What is Perception and Selective Attention?
Concept overview
Perception is the process by which people select, organize, and interpret stimuli into a meaningful picture of the world. In marketing, perception matters more than reality — the customer responds to what they notice and believe, not to what is objectively present.
How it works
Three perceptual mechanisms shape what marketing messages reach the consumer. Selective attention filters out most stimuli; consumers notice what is novel, relevant, or congruent with current goals. Selective distortion twists incoming information to fit existing beliefs — fans of a brand explain away its failures, skeptics dismiss its strengths. Selective retention keeps the messages that support attitudes the consumer already holds.

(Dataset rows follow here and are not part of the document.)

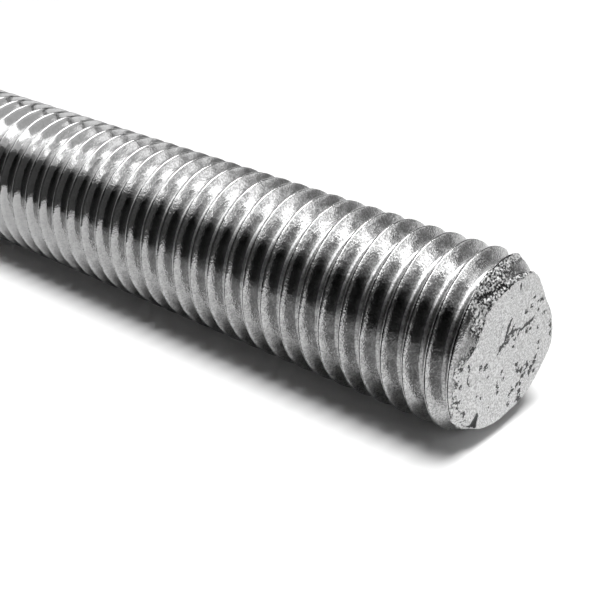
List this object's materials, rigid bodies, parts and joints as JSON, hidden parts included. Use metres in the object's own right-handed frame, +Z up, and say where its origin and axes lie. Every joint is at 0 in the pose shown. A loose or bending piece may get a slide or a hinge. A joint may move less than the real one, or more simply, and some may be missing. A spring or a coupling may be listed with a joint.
{
  "type": "threaded rod",
  "caption": "Cut length of fully threaded steel rod with a coarse right-hand rolled thread, a rough sawn end a little out of square and a chamfered end.",
  "frame": {"origin": "under the middle of the rod, on the plane that it lies on", "axes": "+X along the rod towards the rough sawn end, +Z up"},
  "size_m": [0.1529, 0.0188, 0.0189],
  "materials": {
    "zinc_plated_steel": "bright zinc plating on rolled thread, with bare sawn steel at one end"
  },
  "bodies": {
    "root": {"threaded_rod": "zinc_plated_steel"}
  },
  "joints": []
}
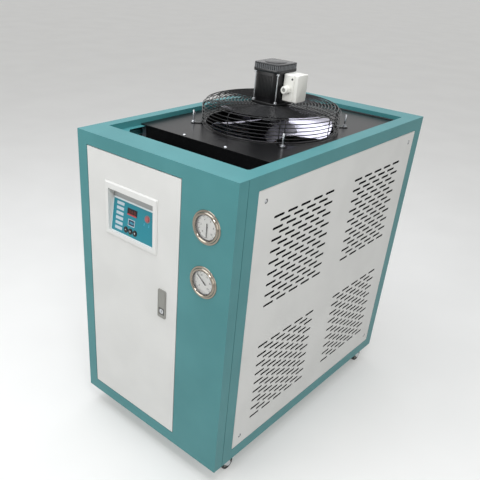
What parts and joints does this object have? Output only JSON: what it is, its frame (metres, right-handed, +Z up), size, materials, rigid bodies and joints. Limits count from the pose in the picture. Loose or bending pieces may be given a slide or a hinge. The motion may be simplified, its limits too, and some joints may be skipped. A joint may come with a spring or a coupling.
{
  "type": "recirculating chiller",
  "caption": "Upright sheet-steel water chiller on casters: slotted side panels, a door with a sloped controller, dial gauges and a guarded fan on a sunken deck.",
  "frame": {"origin": "on the floor, under the centre of the overall box", "axes": "+X to the right seen from the front, +Y from the door to the rear, +Z up"},
  "size_m": [0.608, 1.045, 1.2055],
  "materials": {
    "teal_powder_coat": "satin powder coat, blue-green",
    "white_powder_coat": "satin powder coat, off-white",
    "black_enamel": "gloss black enamel",
    "black_plastic": "moulded",
    "grey_plastic": "moulded, fine grain",
    "white_plastic": "moulded",
    "overlay_film": "printed film, semi-gloss",
    "display_plastic": "smoked red",
    "red_plastic": "moulded",
    "galvanised_sheet": "zinc spangle",
    "zinc_steel": "bright zinc plate",
    "gauge_steel": "stainless, spun",
    "dial_enamel": "matt white",
    "gauge_glass": "clear",
    "pointer_black": "matt",
    "aluminium_fins": "bright fins in end plates",
    "copper_tube": "drawn copper",
    "brass": "turned",
    "foam_insulation": "closed-cell foam",
    "seal_rubber": "sponge",
    "wheel_rubber": "hard rubber",
    "motor_enamel": "gloss black enamel"
  },
  "bodies": {
    "cabinet": {"base_pan": "teal_powder_coat", "front_fascia": "teal_powder_coat", "left_frame": "teal_powder_coat", "right_frame": "teal_powder_coat", "top_frame": "teal_powder_coat", "right_panel": "white_powder_coat", "left_panel": "white_powder_coat", "rear_panel": "white_powder_coat", "partition_wall": "galvanised_sheet", "door_gasket": "seal_rubber", "hinge_pins": "zinc_steel", "gauge_cases": "gauge_steel", "gauge_dials": "dial_enamel", "gauge_lenses": "gauge_glass", "fan_deck": "black_enamel", "fan_guard": "black_enamel", "guard_studs": "zinc_steel", "fan_motor": "motor_enamel", "motor_cap": "motor_enamel", "tie_rods": "zinc_steel", "terminal_box": "white_plastic", "terminal_gland": "black_plastic", "right_condenser": "aluminium_fins", "left_condenser": "aluminium_fins", "compressor": "black_enamel", "water_tank": "foam_insulation", "water_pump": "motor_enamel", "refrigerant_line": "copper_tube", "contactors": "black_plastic", "water_nipples": "brass", "drain_valve": "brass", "power_gland": "black_plastic", "caster_plates": "zinc_steel"},
    "door": {"door": "white_powder_coat", "control_bezel": "grey_plastic", "controller_case": "black_plastic", "control_overlay": "overlay_film", "display_window": "display_plastic", "latch_housing": "grey_plastic"},
    "down_key": {"key_down": "black_plastic"},
    "set_key": {"key_set": "black_plastic"},
    "up_key": {"key_up": "black_plastic"},
    "power_button": {"power_key": "red_plastic"},
    "latch_handle": {"latch_handle": "grey_plastic"},
    "door_lock": {"lock_cylinder": "zinc_steel", "lock_cam": "zinc_steel"},
    "lower_pointer": {"lower_pointer": "pointer_black"},
    "upper_pointer": {"upper_pointer": "pointer_black"},
    "fan": {"fan_impeller": "black_enamel", "fan_shaft": "zinc_steel"},
    "drain_lever": {"drain_lever": "red_plastic"},
    "fork_front_left": {"caster_fork_front_left": "zinc_steel"},
    "wheel_front_left": {"caster_wheel_front_left": "wheel_rubber"},
    "fork_front_right": {"caster_fork_front_right": "zinc_steel"},
    "wheel_front_right": {"caster_wheel_front_right": "wheel_rubber"},
    "fork_rear_left": {"caster_fork_rear_left": "zinc_steel"},
    "wheel_rear_left": {"caster_wheel_rear_left": "wheel_rubber"},
    "fork_rear_right": {"caster_fork_rear_right": "zinc_steel"},
    "wheel_rear_right": {"caster_wheel_rear_right": "wheel_rubber"}
  },
  "joints": [
    {"name": "door_hinge", "type": "hinge", "parent": "cabinet", "child": "door", "pos_m": [-0.2516, -0.5095, 0.5525], "axis": [0, 0, -1], "range_deg": [0, 110]},
    {"name": "latch_pull", "type": "hinge", "parent": "door", "child": "latch_handle", "pos_m": [0.06, -0.517, 0.62945], "axis": [-1, 0, 0], "range_deg": [0, 40]},
    {"name": "lock_turn", "type": "hinge", "parent": "door", "child": "door_lock", "pos_m": [0.06, -0.5, 0.56205], "axis": [0, -1, 0], "range_deg": [0, 90]},
    {"name": "down_key_press", "type": "slide", "parent": "door", "child": "down_key", "axis": [0, 0.9893, -0.1461], "range_m": [0, 0.0008], "stiffness_N_per_m": 200},
    {"name": "set_key_press", "type": "slide", "parent": "door", "child": "set_key", "axis": [0, 0.9893, -0.1461], "range_m": [0, 0.0008], "stiffness_N_per_m": 200},
    {"name": "up_key_press", "type": "slide", "parent": "door", "child": "up_key", "axis": [0, 0.9893, -0.1461], "range_m": [0, 0.0008], "stiffness_N_per_m": 200},
    {"name": "power_key_press", "type": "slide", "parent": "door", "child": "power_button", "axis": [0, 0.9893, -0.1461], "range_m": [0, 0.0008], "stiffness_N_per_m": 200},
    {"name": "lower_gauge", "type": "hinge", "parent": "cabinet", "child": "lower_pointer", "pos_m": [0.2119, -0.52, 0.723], "axis": [0, 1, 0], "range_deg": [-83, 187]},
    {"name": "upper_gauge", "type": "hinge", "parent": "cabinet", "child": "upper_pointer", "pos_m": [0.2119, -0.52, 0.8826], "axis": [0, 1, 0], "range_deg": [0, 270]},
    {"name": "fan_spin", "type": "hinge", "parent": "cabinet", "child": "fan", "pos_m": [0, 0.0155, 1.05], "axis": [0, 0, 1], "continuous": true},
    {"name": "drain_turn", "type": "hinge", "parent": "cabinet", "child": "drain_lever", "pos_m": [0.2, 0.5025, 0.184], "axis": [0, 0, -1], "range_deg": [0, 90]},
    {"name": "swivel_front_left", "type": "hinge", "parent": "cabinet", "child": "fork_front_left", "pos_m": [-0.269, -0.442, 0.065], "axis": [0, 0, 1], "continuous": true},
    {"name": "roll_front_left", "type": "hinge", "parent": "fork_front_left", "child": "wheel_front_left", "pos_m": [-0.269, -0.412, 0.025], "axis": [1, 0, 0], "continuous": true},
    {"name": "swivel_front_right", "type": "hinge", "parent": "cabinet", "child": "fork_front_right", "pos_m": [0.269, -0.442, 0.065], "axis": [0, 0, 1], "continuous": true},
    {"name": "roll_front_right", "type": "hinge", "parent": "fork_front_right", "child": "wheel_front_right", "pos_m": [0.269, -0.412, 0.025], "axis": [1, 0, 0], "continuous": true},
    {"name": "swivel_rear_left", "type": "hinge", "parent": "cabinet", "child": "fork_rear_left", "pos_m": [-0.269, 0.413, 0.065], "axis": [0, 0, 1], "continuous": true},
    {"name": "roll_rear_left", "type": "hinge", "parent": "fork_rear_left", "child": "wheel_rear_left", "pos_m": [-0.269, 0.443, 0.025], "axis": [1, 0, 0], "continuous": true},
    {"name": "swivel_rear_right", "type": "hinge", "parent": "cabinet", "child": "fork_rear_right", "pos_m": [0.269, 0.413, 0.065], "axis": [0, 0, 1], "continuous": true},
    {"name": "roll_rear_right", "type": "hinge", "parent": "fork_rear_right", "child": "wheel_rear_right", "pos_m": [0.269, 0.443, 0.025], "axis": [1, 0, 0], "continuous": true}
  ]
}
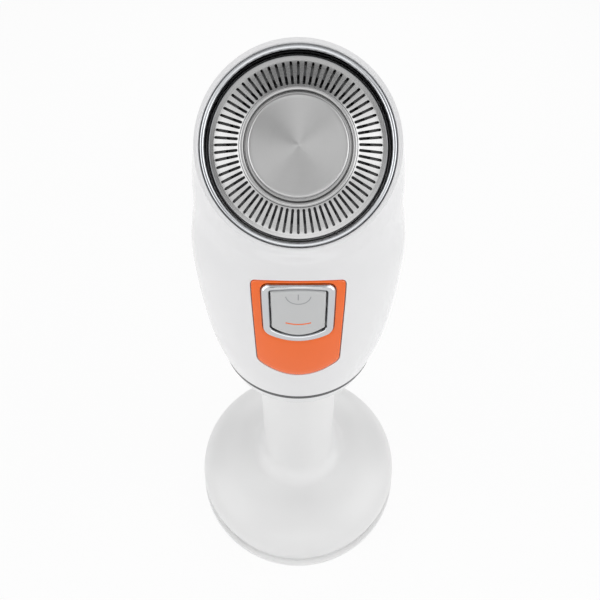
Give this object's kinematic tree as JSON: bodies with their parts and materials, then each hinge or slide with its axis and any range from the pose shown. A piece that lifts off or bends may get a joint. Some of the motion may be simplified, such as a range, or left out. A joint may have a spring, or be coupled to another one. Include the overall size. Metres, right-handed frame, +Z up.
{
  "type": "hand steamer",
  "caption": "Small electric steamer standing on a weighted bell foot, with an angled round head, a slotted stainless steam plate, a power rocker and a rear water filler.",
  "frame": {"origin": "centre of the foot's flat underside", "axes": "+Z up along the stem; the steam head and the switch face -Y; +X to the right as seen from the front"},
  "size_m": [0.12, 0.1224, 0.2617],
  "materials": {
    "foot_pad": "matt non-slip rubber",
    "foot_base": "satin moulded ABS",
    "base_screw_1": "zinc plated",
    "base_screw_2": "zinc plated",
    "base_screw_3": "zinc plated",
    "base_screw_4": "zinc plated",
    "counterweight": "as cast",
    "pedestal": "satin moulded ABS",
    "cord_gland": "soft PVC",
    "tie_tube": "zinc plated",
    "tie_nut_lower": "zinc plated",
    "tie_nut_upper": "zinc plated",
    "neck_collar": "glossy moulded ABS",
    "trim_ring": "dark grey moulded plastic",
    "front_housing": "high-gloss moulded ABS",
    "rear_housing": "high-gloss moulded ABS",
    "housing_screw_1": "zinc plated",
    "housing_screw_2": "zinc plated",
    "housing_screw_3": "zinc plated",
    "housing_screw_4": "zinc plated",
    "bezel_ring": "bright chrome plating",
    "plate_gasket": "black silicone",
    "steam_plate": "pressed stainless steel",
    "centre_disc": "spun stainless steel",
    "disc_nut": "zinc plated",
    "steam_chamber": "die cast",
    "heating_element": "sheathed rod",
    "heat_shield": "pressed sheet",
    "thermostat": "moulded phenolic",
    "thermal_fuse": "drawn case",
    "fascia": "glossy orange",
    "switch_frame": "bright chrome plating",
    "rocker_button": "light grey",
    "switch_body": "light grey nylon",
    "water_tank": "milky polypropylene",
    "cap_seal": "black silicone",
    "filler_cap": "glossy moulded ABS",
    "water_pump": "dark grey housing",
    "suction_hose": "translucent silicone",
    "feed_hose": "translucent silicone",
    "terminal_block": "light grey nylon",
    "inner_lead": "black PVC"
  },
  "bodies": {
    "body": {"foot_pad": "foot_pad", "foot_base": "foot_base", "base_screw_1": "base_screw_1", "base_screw_2": "base_screw_2", "base_screw_3": "base_screw_3", "base_screw_4": "base_screw_4", "counterweight": "counterweight", "pedestal": "pedestal", "cord_gland": "cord_gland", "tie_tube": "tie_tube", "tie_nut_lower": "tie_nut_lower", "tie_nut_upper": "tie_nut_upper", "neck_collar": "neck_collar", "trim_ring": "trim_ring", "front_housing": "front_housing", "rear_housing": "rear_housing", "housing_screw_1": "housing_screw_1", "housing_screw_2": "housing_screw_2", "housing_screw_3": "housing_screw_3", "housing_screw_4": "housing_screw_4", "bezel_ring": "bezel_ring", "plate_gasket": "plate_gasket", "steam_plate": "steam_plate", "centre_disc": "centre_disc", "disc_nut": "disc_nut", "steam_chamber": "steam_chamber", "heating_element": "heating_element", "heat_shield": "heat_shield", "thermostat": "thermostat", "thermal_fuse": "thermal_fuse", "fascia": "fascia", "switch_frame": "switch_frame", "switch_body": "switch_body", "water_tank": "water_tank", "cap_seal": "cap_seal", "water_pump": "water_pump", "suction_hose": "suction_hose", "feed_hose": "feed_hose", "terminal_block": "terminal_block", "inner_lead": "inner_lead"},
    "rocker": {"rocker_button": "rocker_button"},
    "cap": {"filler_cap": "filler_cap"}
  },
  "joints": [
    {"name": "rocker_tilt", "type": "hinge", "parent": "body", "child": "rocker", "pos_m": [0, -0.02937, 0.1894], "axis": [1, 0, 0], "range_deg": [-5, 5]},
    {"name": "cap_turn", "type": "hinge", "parent": "body", "child": "cap", "pos_m": [0, 0.042, 0.186], "axis": [0, 1, 0], "range_deg": [0, 90]}
  ]
}
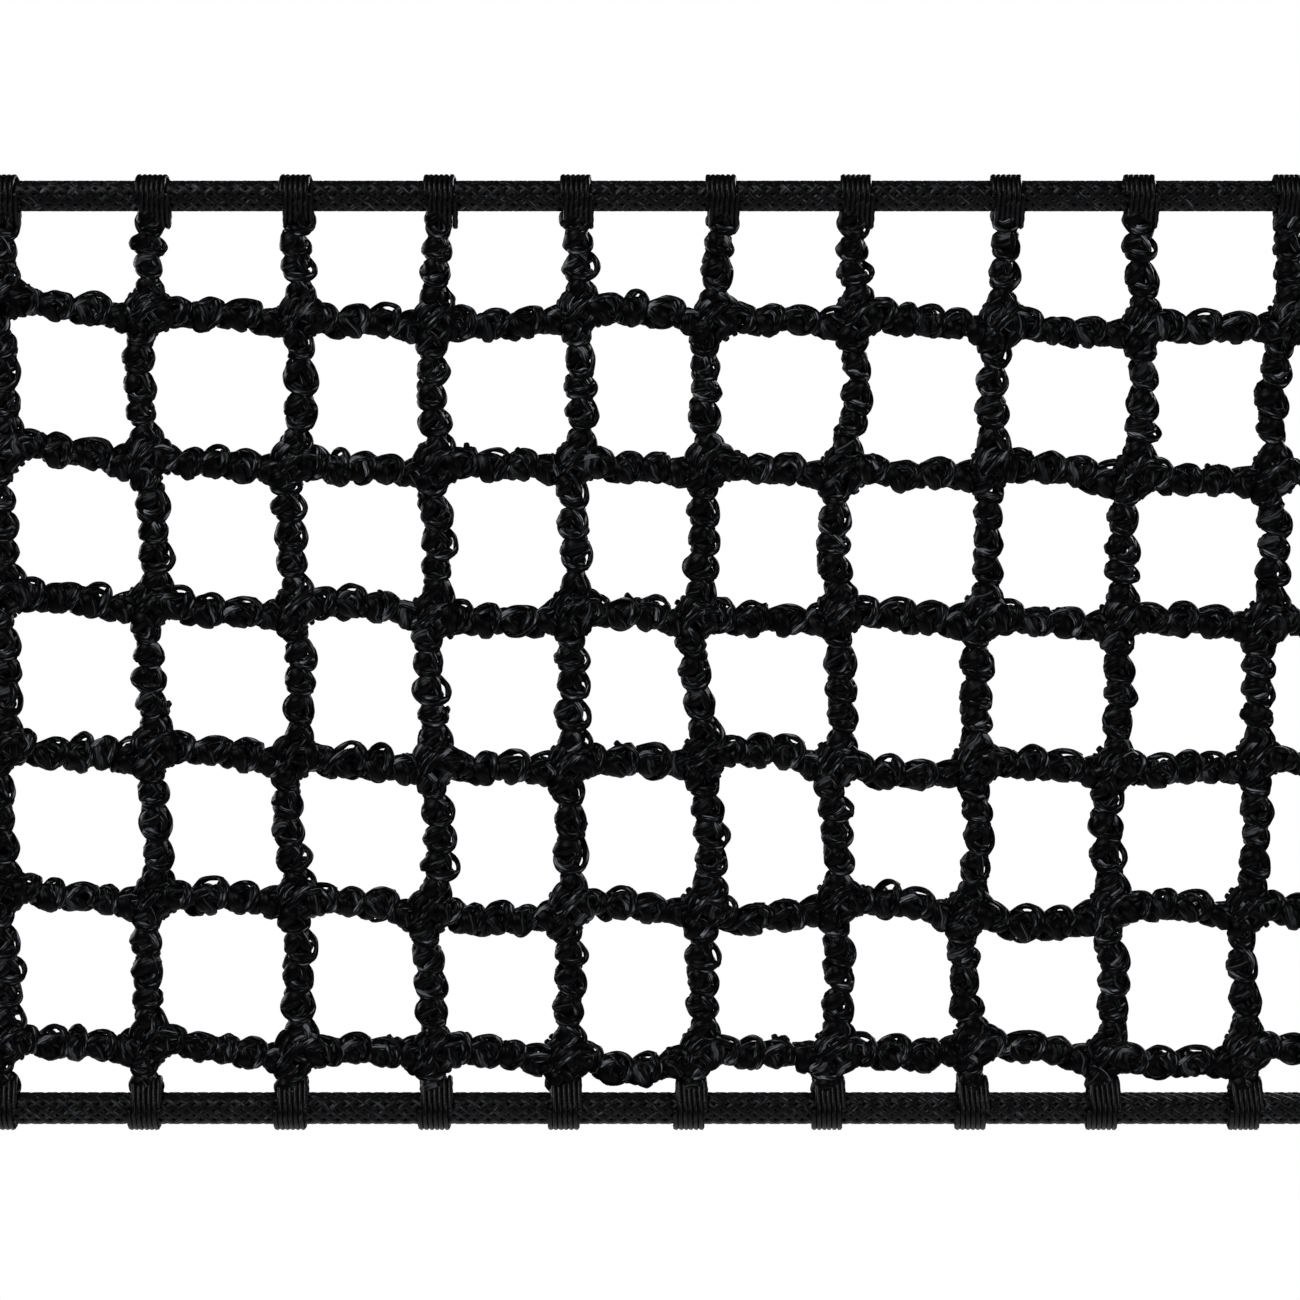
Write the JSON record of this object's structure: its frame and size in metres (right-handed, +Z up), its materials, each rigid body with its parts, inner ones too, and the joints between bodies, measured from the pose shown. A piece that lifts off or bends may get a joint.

The implication is that mere exposure is not persuasion; the message must break attentional filters and survive interpretive distortion.
Quick example
A health-food brand competing in a packed grocery aisle wins attention through deliberate package contrast — color, shape, or unexpected typography — and through shelf placement at eye level. The same brand on TV wins attention with a story-led opening rather than a product feature dump.
Why students get it wrong
Repeating a message louder is the wrong response to selective attention; the right response is making it more relevant or more contextually surprising. Trying to argue customers out of perceptual distortion typically deepens it.
Bottom line
Pretest creative for stopping power and for what consumers actually retain 24 hours later. Recall studies frequently reveal that audiences remember the wrong brand or the wrong claim entirely.